Chia seed pudding is one of my favorite breakfasts. It’s vegan, gluten free, and packed with antioxidants, fiber, protein, omega-3’s, and deliciousness. Chia seed pudding works its magic overnight and is ready to go when you wake up, which is especially nice as a high school senior with very little spare time in the mornings! Not only is it one less thing for me to worry about, but it makes for a great start to my day.
The best part about chia seed pudding is its versatility. You can make it a fruit parfait (like this recipe), a chocolate “sundae”, or a warm oatmeal. You can mix it with anything from almonds to matcha to mangoes. This recipe is extremely easy to make, and it’s loaded with fruity goodness. You can swap out the berries with a fruit of your choice – it’s really up to you! Try it out, and let me know what you think.
- 1/2 cup chia seeds
- 2 cups unsweetened vanilla almond milk
- 1/4 tsp vanilla extract
- 2 tablespoons sweetener (I use organic honey or 100% pure maple syrup from Trader Joe’s)
- 2 cup berries (strawberries, raspberries, blueberries, blackberries)

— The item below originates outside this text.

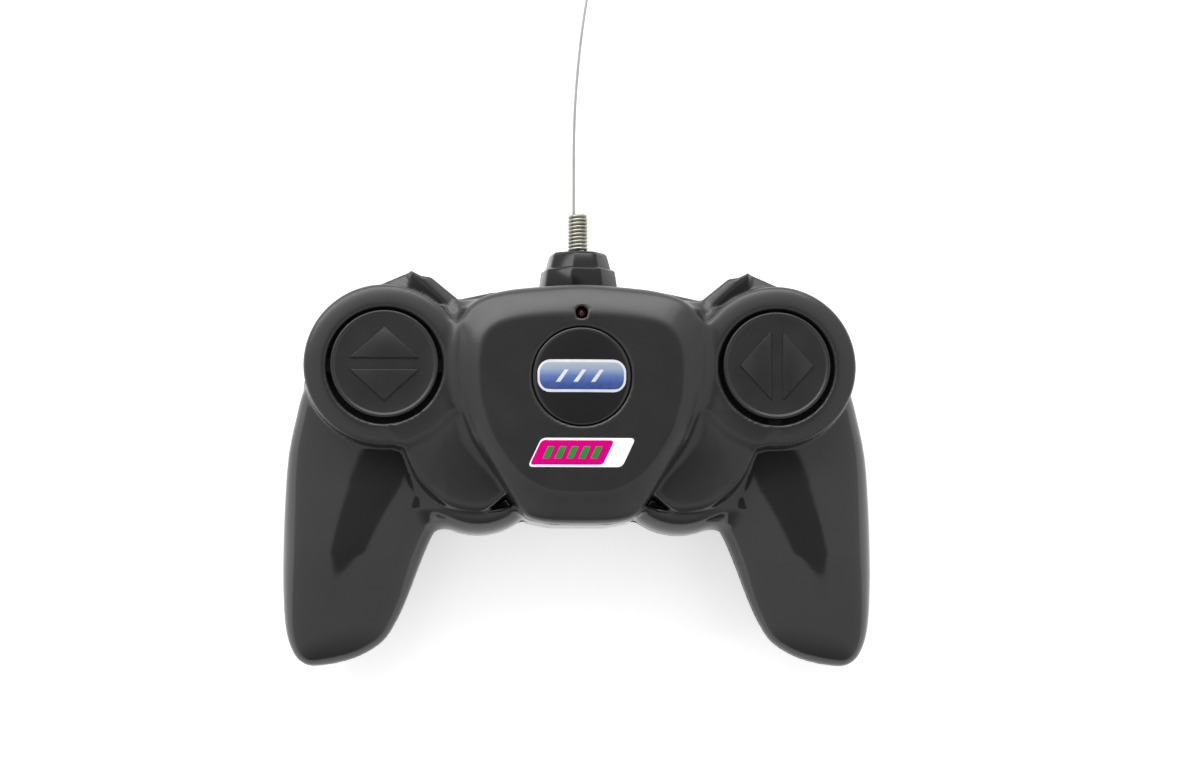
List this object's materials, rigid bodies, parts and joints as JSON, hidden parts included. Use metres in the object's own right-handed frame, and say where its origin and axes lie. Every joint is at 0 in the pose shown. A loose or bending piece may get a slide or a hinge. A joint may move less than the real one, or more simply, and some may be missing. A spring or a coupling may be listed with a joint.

- unsweetened shredded coconut
- sliced almonds
- Combine chia seeds, sweetener, vanilla, and almond milk in a bowl or mug. Stir well, and place in the fridge overnight (or at least three hours).
- Stir the mixture again when removed from the fridge. Add almond milk to your own preference if it is too thick.
- Top with fruit, sliced almonds, and a sprinkle of shredded coconut.